You got your classes mixed up the working class are the consumers not the rich. A rise in wages for workers means consumers have more money to spend which is good for consumers and business.

> True but most products are not produced in America, the products that are made in America, are made by robots, the cost of labor on goods in America is just not significant.

> In contrast to services which are all done in America by American people this is huge.

This is becoming less true, as we speak. As standards of living in developing countries increase, the cost of labor also increases, until it more or less matches minimum wage in developed countries[1][2].

> You got your classes mixed up the working class are the consumers not the rich. A rise in wages for workers means consumers have more money to spend which is good for consumers and business.

A rise in CASH for workers means consumers have more money to spend. The disagreement here is in how we deliver that cash to the worker. It's definitely beneficial for workers to have more money, but forcing businesses to pay them inflated wages (i.e. greater than their market worth) simply causes the cost of that business's output to be inflated by a commensurate amount. You're correct that it gives workers more spending power, but it also distorts the market downstream by increasing the price of their output for people that buy the good/service that the worker in question uses their labor to produce.

In contrast, providing workers with some minimum cash (let's say, whatever the desired minimum wage is multiplied by 8 hours of work minus their existing daily wage), will provide workers with the same amount of cash on hand as a minimum wage, which as you say is "good for consumers and business", while still keeping the cost of their own output low, and therefore, accessible to consumers (rich, middle class, and poor).
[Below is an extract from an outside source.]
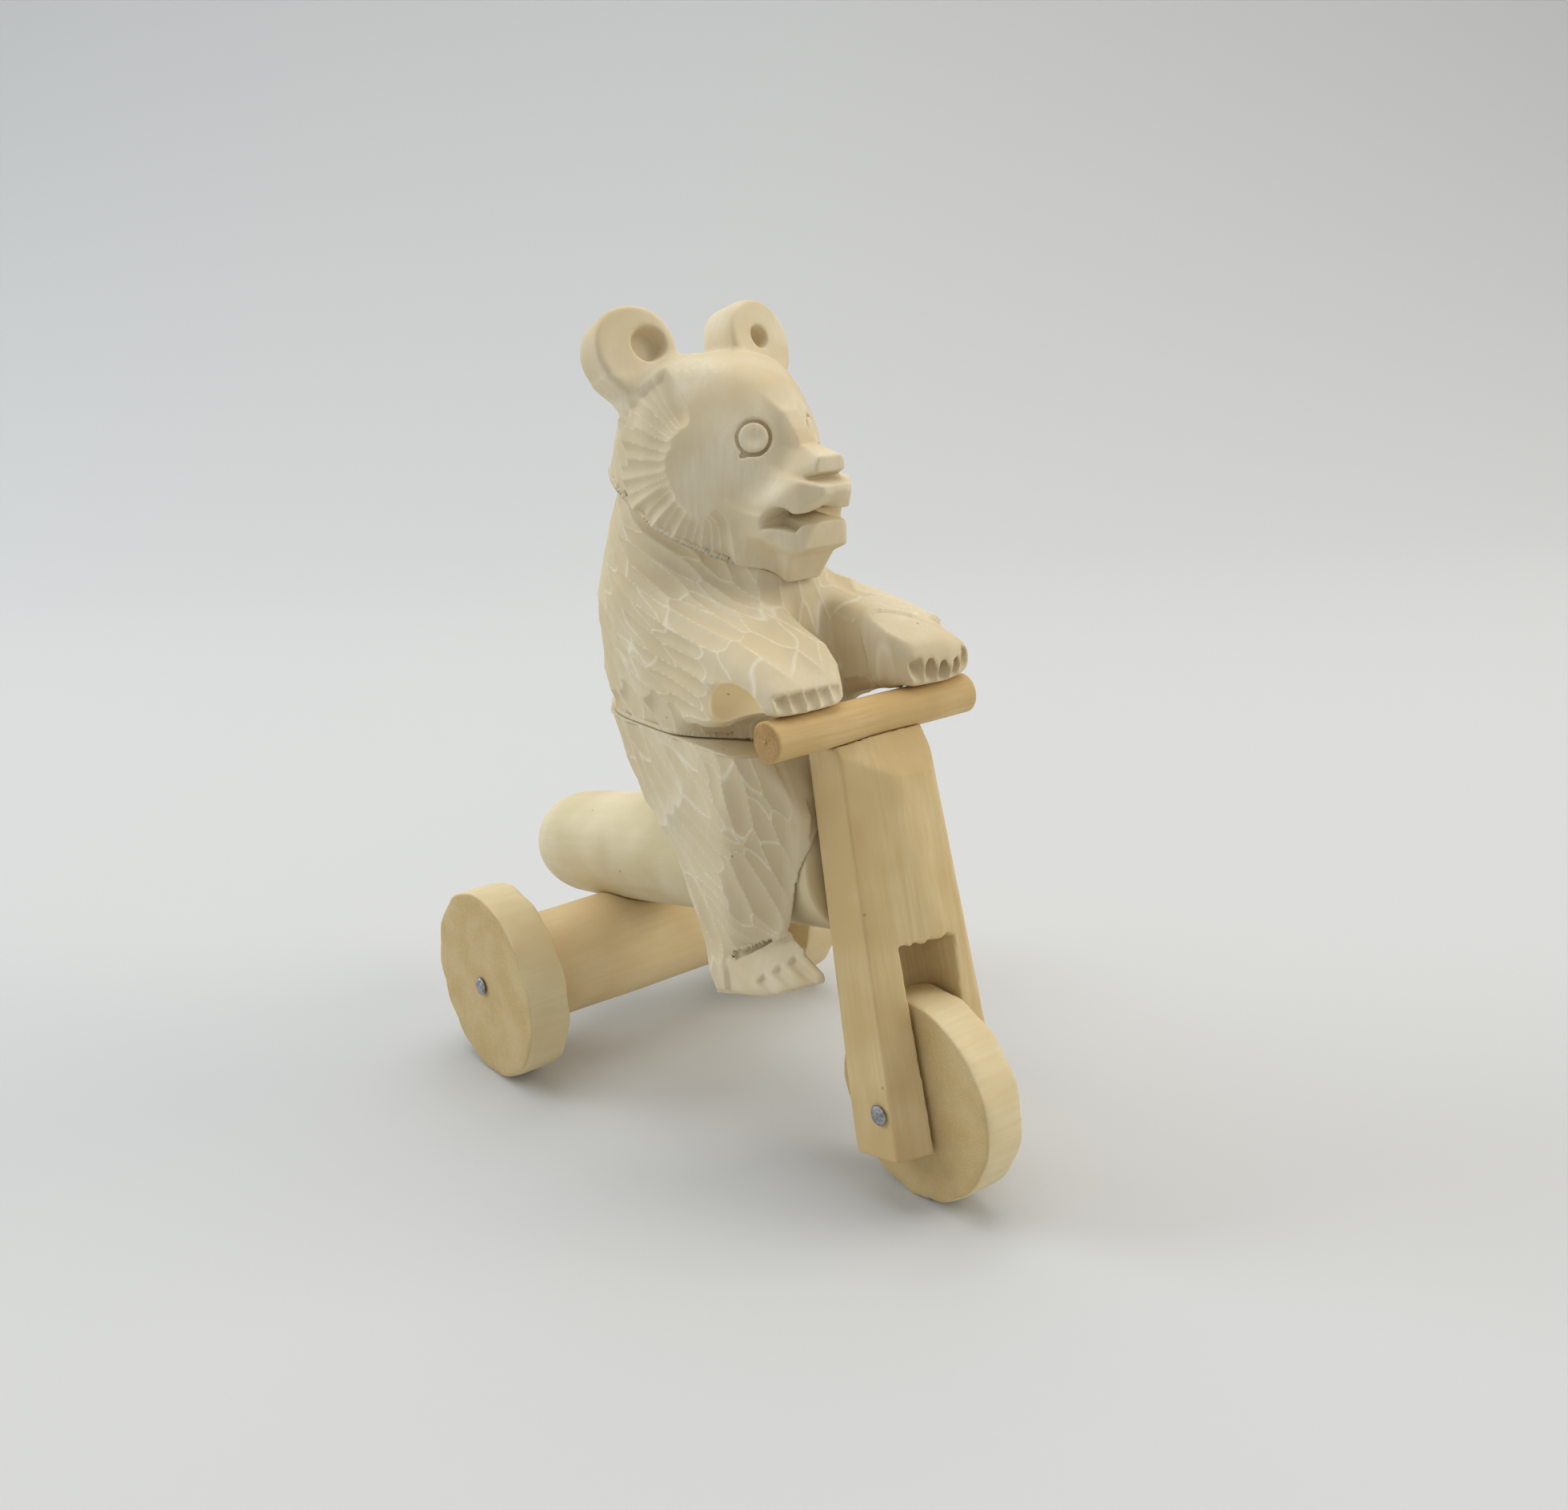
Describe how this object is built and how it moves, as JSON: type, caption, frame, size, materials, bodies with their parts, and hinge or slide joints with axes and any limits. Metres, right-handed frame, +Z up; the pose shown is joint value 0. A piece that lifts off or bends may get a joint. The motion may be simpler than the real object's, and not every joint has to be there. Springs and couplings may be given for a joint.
{
  "type": "carved wooden toy figurine",
  "caption": "Carved wooden bear riding a free-rolling wooden tricycle made of a log, a fork, an axle beam and nailed disc wheels.",
  "frame": {"origin": "on the floor, under the middle of the toy's bounding box", "axes": "+Z up, -Y the way the tricycle travels, -X the bear's right hand; +X is the mirror plane's normal"},
  "size_m": [0.0866, 0.1527, 0.1625],
  "materials": {
    "carved_wood": "unfinished pale linden, knife-carved",
    "planed_wood": "unfinished pale linden, planed",
    "wheel_wood": "unfinished pale linden, end grain on the faces",
    "dowel_wood": "smooth tan dowel",
    "nail_steel": "bright wire nail, slightly dulled"
  },
  "bodies": {
    "frame": {"fork": "planed_wood", "handlebar": "dowel_wood", "frame_log": "carved_wood", "rear_axle_beam": "planed_wood", "front_axle_nail": "nail_steel", "rear_axle_nail_right": "nail_steel", "rear_axle_nail_left": "nail_steel", "beam_nail": "nail_steel", "bear_lower_body": "carved_wood", "bear_torso": "carved_wood", "bear_head": "carved_wood", "fork_dowel": "dowel_wood", "waist_dowel": "dowel_wood", "neck_dowel": "dowel_wood"},
    "front_wheel": {"front_wheel": "wheel_wood"},
    "rear_wheel_right": {"rear_wheel_right": "wheel_wood"},
    "rear_wheel_left": {"rear_wheel_left": "wheel_wood"}
  },
  "joints": [
    {"name": "front_wheel_spin", "type": "hinge", "parent": "frame", "child": "front_wheel", "pos_m": [0, -0.05635, 0.01996], "axis": [1, 0, 0], "continuous": true},
    {"name": "rear_wheel_right_spin", "type": "hinge", "parent": "frame", "child": "rear_wheel_right", "pos_m": [-0.0373, 0.04015, 0.02096], "axis": [1, 0, 0], "continuous": true},
    {"name": "rear_wheel_left_spin", "type": "hinge", "parent": "frame", "child": "rear_wheel_left", "pos_m": [0.0373, 0.04015, 0.02096], "axis": [1, 0, 0], "continuous": true}
  ]
}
Today, using minimum wage as a way to ensure workers enjoy a minimum standard of living just so happens to distort the market that impacts the rich in America slightly more than the poor, but that's only temporary. In the long run, it has the same effect of increasing prices across the board. Using welfare/UBI/EITC (paid for by the rich) in lieu of minimum wage achieves the same goal, while avoding the market distortion caused by inflated wage prices, while ensuring that goods/services are cheap for the middle class and the poor, regardless of the state of the labor market in developing/developed countries.

[1] https://tradingeconomics.com/china/wages-in-manufacturing

[2] https://www.cnbc.com/2017/02/27/chinese-wages-rise-made-in-c...

I don't understand why minimum wage isn't just increased somewhat quickly over a few years.

e.g. 7.25 -> 8.25 -> 10.25 -> 13.25

Over a few years to allow businesses to adjust their margins gradually. Increasing the income at the bottom will increase spending, which should be good for businesses like these that are employing low skill/pay workers.

Because a gradual increase had the chance to be neutered by future politicians. It's rare to get the opportunity to actually increase minimum wage, so it makes sense to get several years worth of increases in one go.
Do small businesses like mom and pop shops pay minimum wage? Just curious who the policy actually impacts.